--- start ---
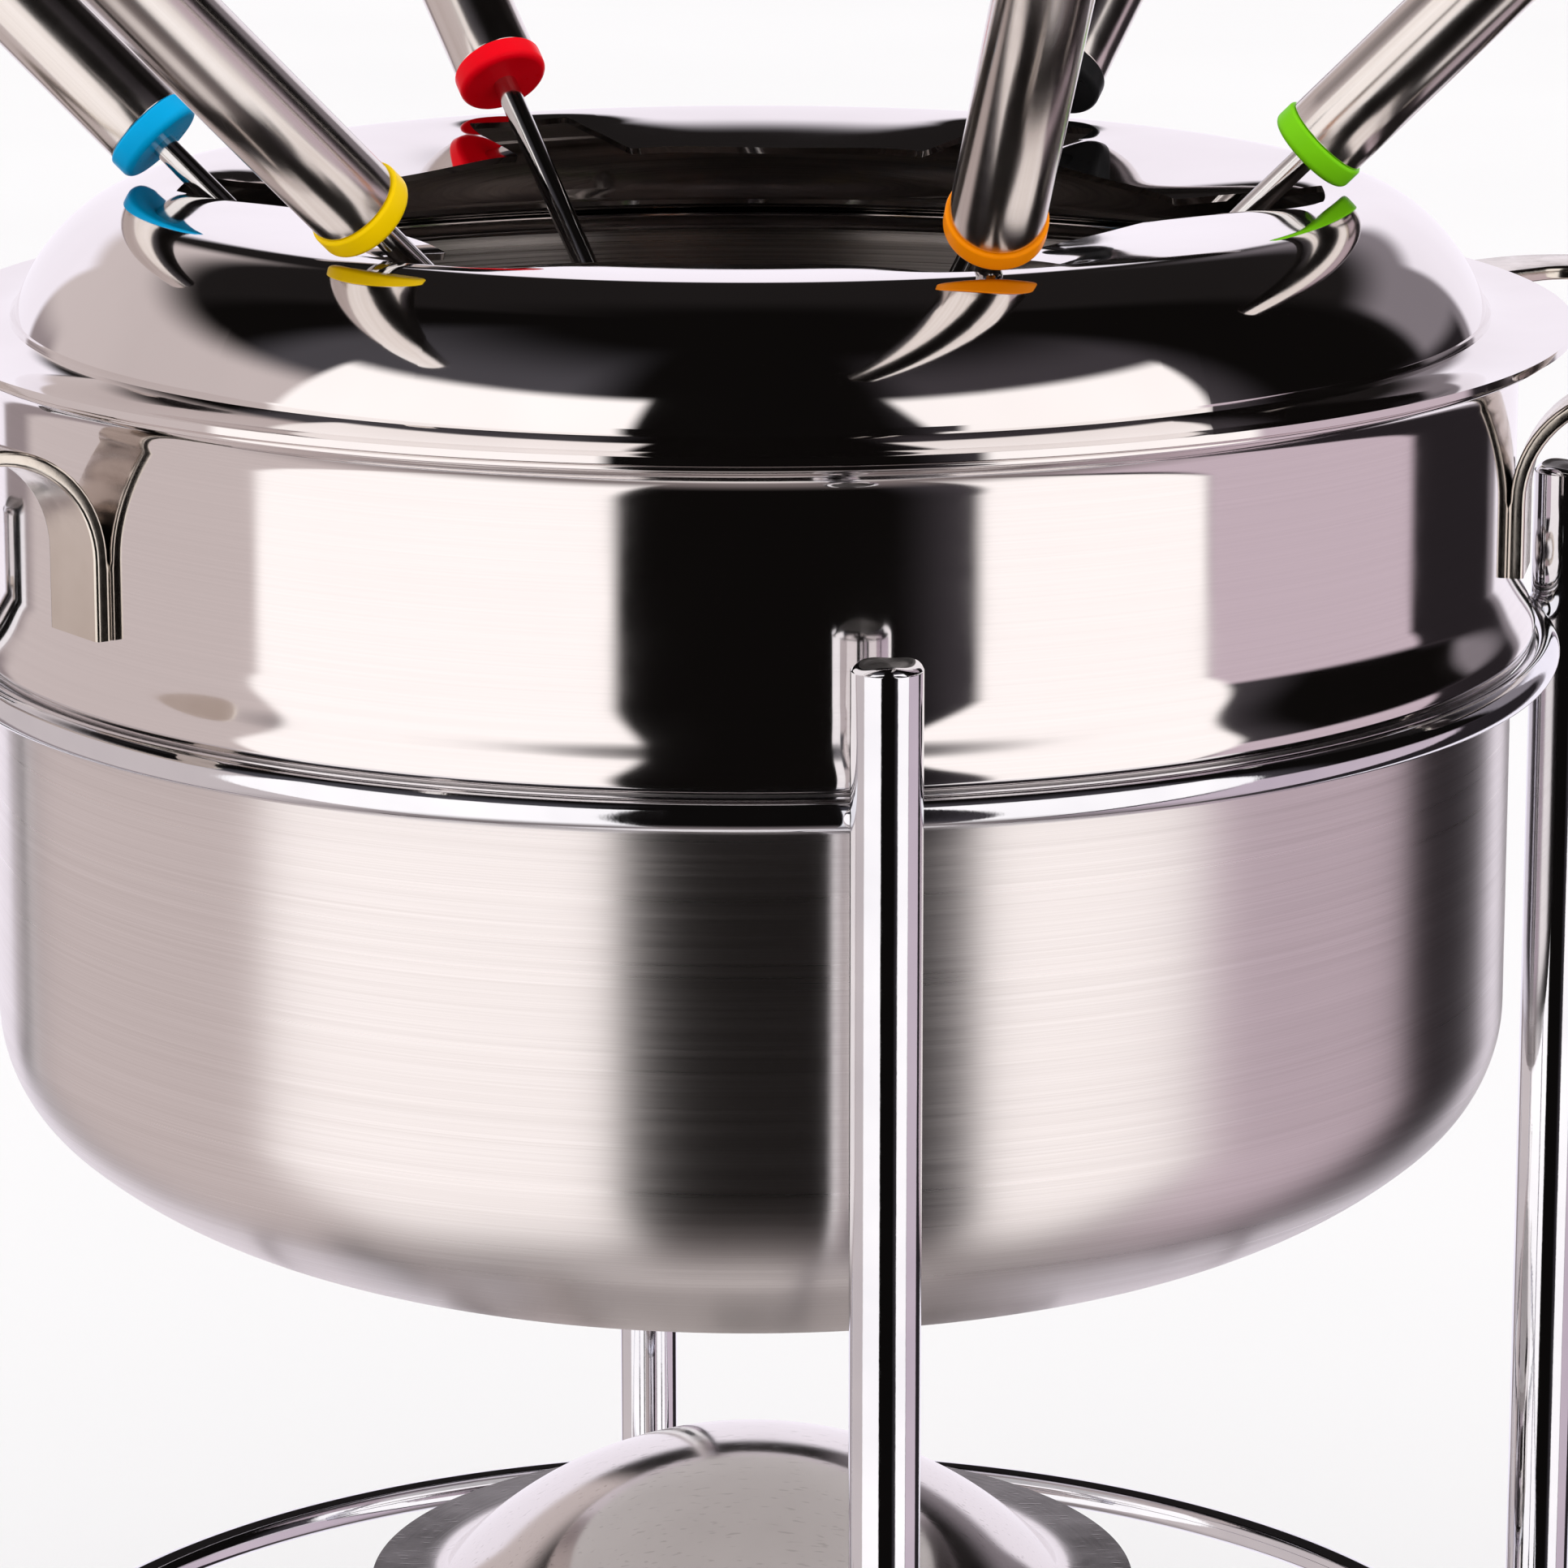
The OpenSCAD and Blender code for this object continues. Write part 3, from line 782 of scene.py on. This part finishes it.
def guard_outer_path():
    """Top face of the guard from its brim to its crest."""
    foot = (CREST_R + GUARD_FOOT_OUT, LIP_Z + GUARD_FOOT_RISE)
    crest = (CREST_R, LIP_Z + CREST_RISE - SHEET)
    brim = curve(
        (BRIM_R, LIP_Z + 0.3 * MM), (BRIM_R - 3.5 * MM, LIP_Z), (foot[0] + 3.4 * MM, foot[1] - 1.7 * MM), foot
    )
    dome = curve(foot, (foot[0] - 1.4 * MM, foot[1] + 6 * MM), (crest[0] + 7 * MM, crest[1]), crest, 48)
    return beside(tidy(brim + dome), -SHEET)


def guard_inner_z(r):
    """Height of the guard's top face at radius r inside the crest."""
    t = (CREST_R - r) / (CREST_R - PETAL_R + 2 * MM)
    return LIP_Z + CREST_RISE - (3.3 * t * t - 1.1 * t * t * t) * MM


def notch_dip(r, off):
    """How far the inner edge is pressed down at a fork place."""
    across = math.radians(off) * r / NOTCH_DIP_REACH
    inward = ease((CREST_R - 1.5 * MM - r) / NOTCH_DIP_REACH)
    return NOTCH_DIP * math.exp(-across * across) * inward


def guard_angles():
    """Angles round the guard with their distance from the nearest fork place, closer on the notches' sides."""
    slope_end = NOTCH_HALF + NOTCH_SLOPE
    stops = [NOTCH_HALF * i / 10 for i in range(10)]
    stops += [NOTCH_HALF + NOTCH_SLOPE * i / 40 for i in range(40)]
    stops += [slope_end + (30 - slope_end) * i / 18 for i in range(19)]
    half = [(-off, off) for off in stops[:0:-1]] + [(off, off) for off in stops[:-1]]
    return [(NOTCH_TURN + math.radians(60 * k + turn), off) for k in range(6) for turn, off in half]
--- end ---
__WHAT IS NEEDED__
Restate the whole listing exactly.

__OUTPUT__
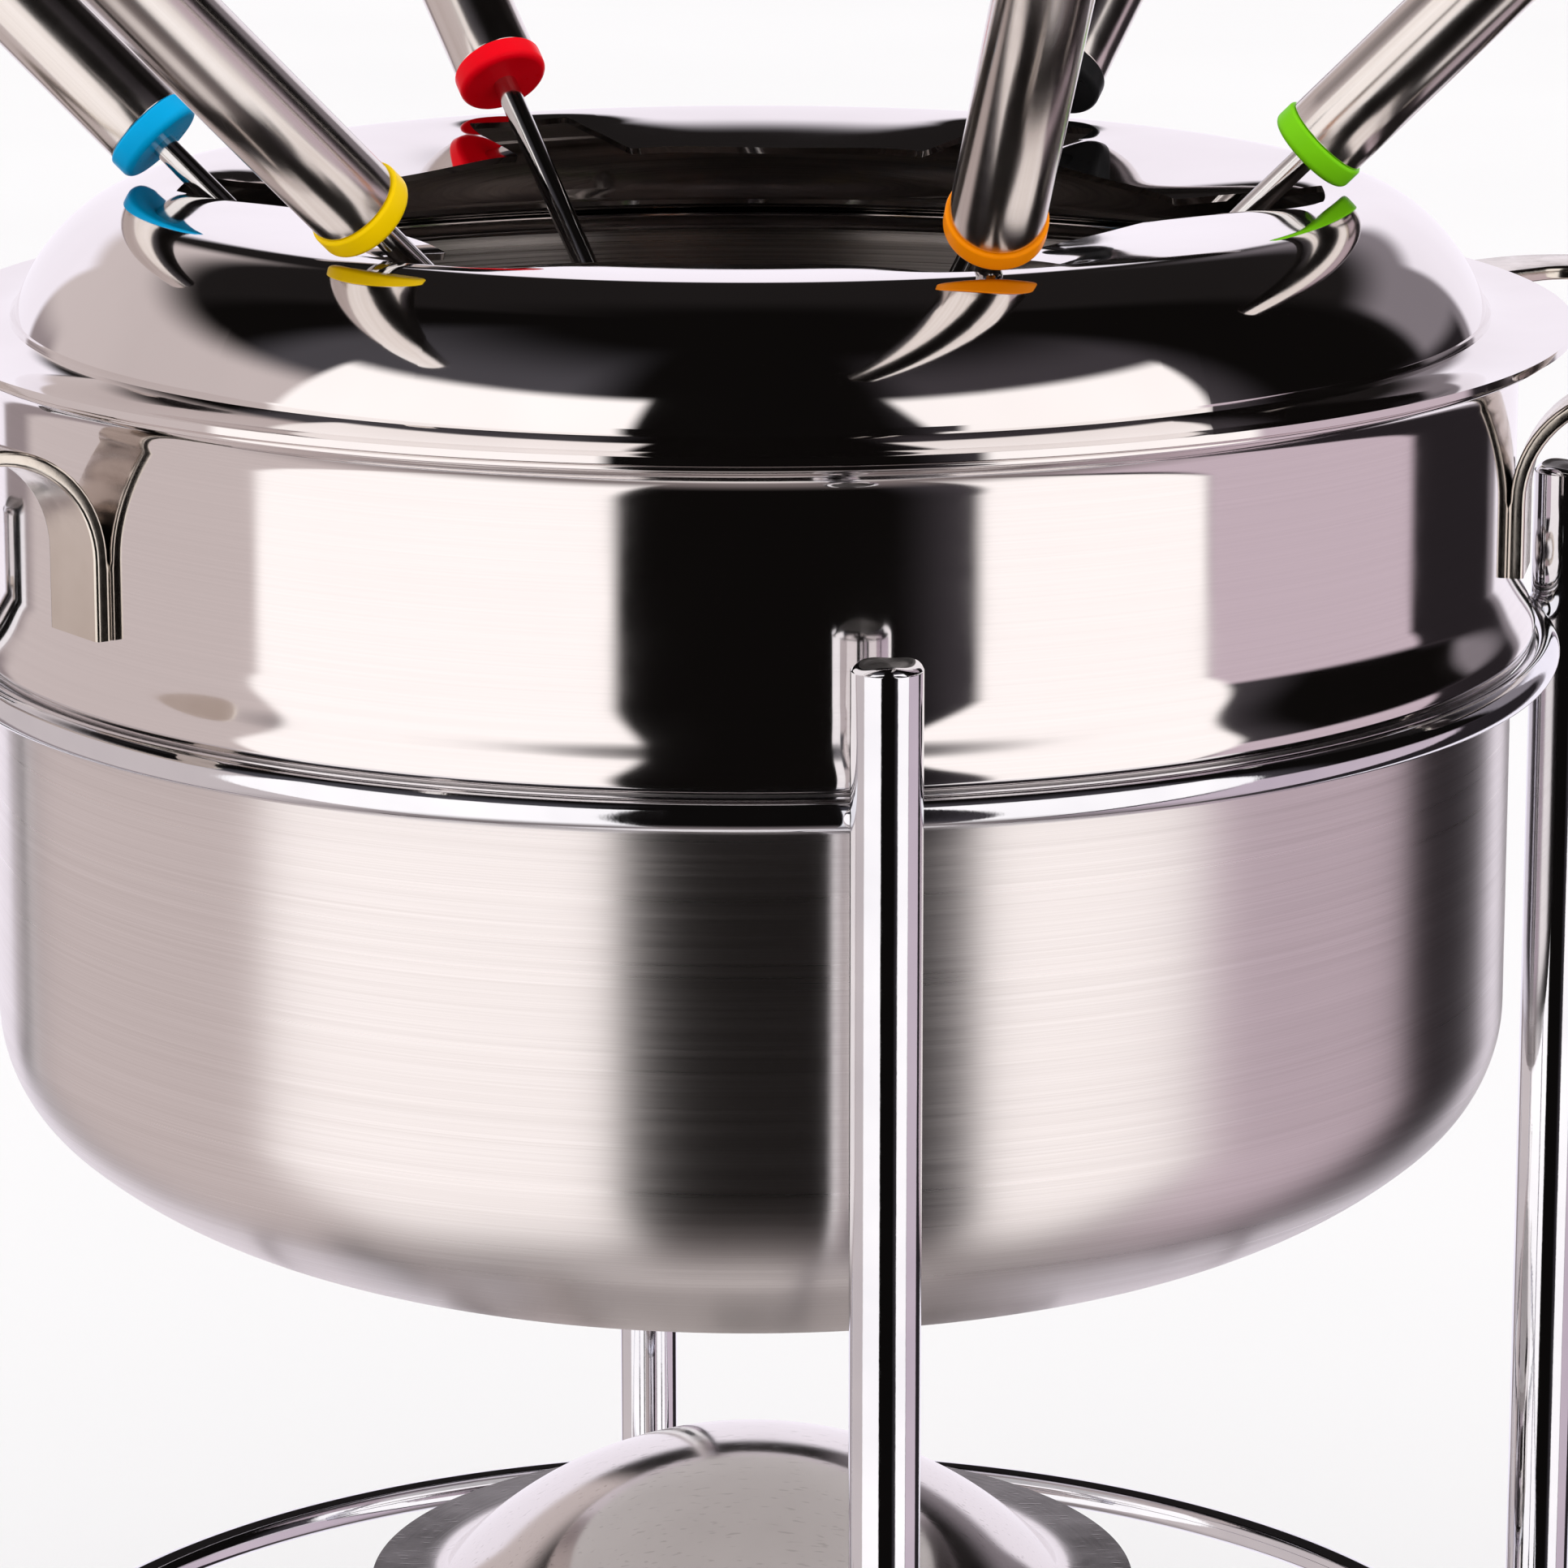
The OpenSCAD and Blender code for this object continues. Write part 3, from line 782 of scene.py on. This part finishes it.
def guard_outer_path():
    """Top face of the guard from its brim to its crest."""
    foot = (CREST_R + GUARD_FOOT_OUT, LIP_Z + GUARD_FOOT_RISE)
    crest = (CREST_R, LIP_Z + CREST_RISE - SHEET)
    brim = curve(
        (BRIM_R, LIP_Z + 0.3 * MM), (BRIM_R - 3.5 * MM, LIP_Z), (foot[0] + 3.4 * MM, foot[1] - 1.7 * MM), foot
    )
    dome = curve(foot, (foot[0] - 1.4 * MM, foot[1] + 6 * MM), (crest[0] + 7 * MM, crest[1]), crest, 48)
    return beside(tidy(brim + dome), -SHEET)


def guard_inner_z(r):
    """Height of the guard's top face at radius r inside the crest."""
    t = (CREST_R - r) / (CREST_R - PETAL_R + 2 * MM)
    return LIP_Z + CREST_RISE - (3.3 * t * t - 1.1 * t * t * t) * MM


def notch_dip(r, off):
    """How far the inner edge is pressed down at a fork place."""
    across = math.radians(off) * r / NOTCH_DIP_REACH
    inward = ease((CREST_R - 1.5 * MM - r) / NOTCH_DIP_REACH)
    return NOTCH_DIP * math.exp(-across * across) * inward


def guard_angles():
    """Angles round the guard with their distance from the nearest fork place, closer on the notches' sides."""
    slope_end = NOTCH_HALF + NOTCH_SLOPE
    stops = [NOTCH_HALF * i / 10 for i in range(10)]
    stops += [NOTCH_HALF + NOTCH_SLOPE * i / 40 for i in range(40)]
    stops += [slope_end + (30 - slope_end) * i / 18 for i in range(19)]
    half = [(-off, off) for off in stops[:0:-1]] + [(off, off) for off in stops[:-1]]
    return [(NOTCH_TURN + math.radians(60 * k + turn), off) for k in range(6) for turn, off in half]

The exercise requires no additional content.